Aunque finalmente Napalm Death no lo consiguió a lo largo de su trayectoria, quiero interpretar que en la estilización del grito de estridencia histérica que se intercala con la voz gutural que surge de las entrañas de lo inmundo, se sugiere un cuerpo aniquilado pero reconstituido y sufriente, borrado por la cosmética del new wave y el tecno-pop. Voz desaparecida en el palimpsesto demagógico del info-entretenimiento, o en la impersonalidad publicitaria de la sociedad de consumo. Muerte por Napalm. La razón del cuerpo putrefacto que con su furia hedionda increpa la sonrisa zombi de la felicidad de los yuppies. Muerte por Napalm por favor. ¿Pero es el grindcore un subgénero inmovilizado en un culto extemporáneo, confinado a unos discos, a unos años, a unos grupos, tal vez a uno solo? Una concentración provisional de fuerzas cantada con el vocabulario del punk y el metal, con los ritmos del hardcore (sus velocidades llevadas exponencialmente al límite), nunca verdaderamente establecido o consolidado como ellos, o como los posteriores géneros obedientes al dios del mal del heavy (por ejemplo el blackmetal), o dispersado en estéticas que lograron finalmente constituir sus audiencias, sus modas, sus nichos.
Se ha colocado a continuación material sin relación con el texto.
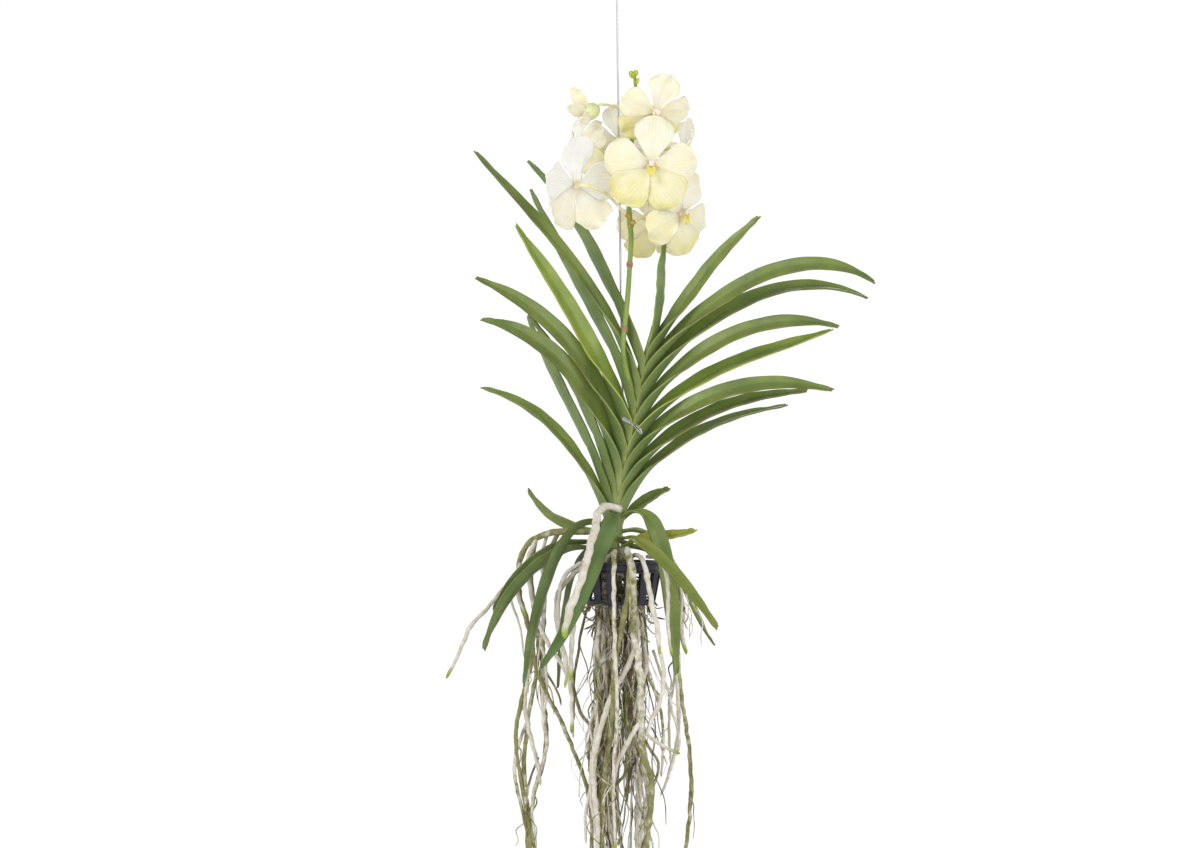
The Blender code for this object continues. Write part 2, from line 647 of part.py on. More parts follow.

Desde el crust, las religiones de la velocidad del speedmetal (Rawpower), a las de la desaceleración sublunar del doom o el coma mineral del drone-metal, la vertiginosa manifestación del grind tiene un claro momento de exposición y auto-problematización en el disco Scum, del que se entra y se sale de esta experiencia que reunió en una tensión estéticamente muy fructífera para la posteridad (por la colisión de vocabularios y por la condensada contestación política desde un cierto pop), una forma de rechazo encarnada y áspera, específica y coherente. Forma que sugiere una posibilidad musical de resistir o desbordar la idea (aceptada) de una descomposición del cuerpo social e individual, consentida y contemplada como signo inevitable de los tiempos en que vivimos con ironía fría y deshumanizante. No cabe duda de que seguimos sufriendo… ¿pero por qué?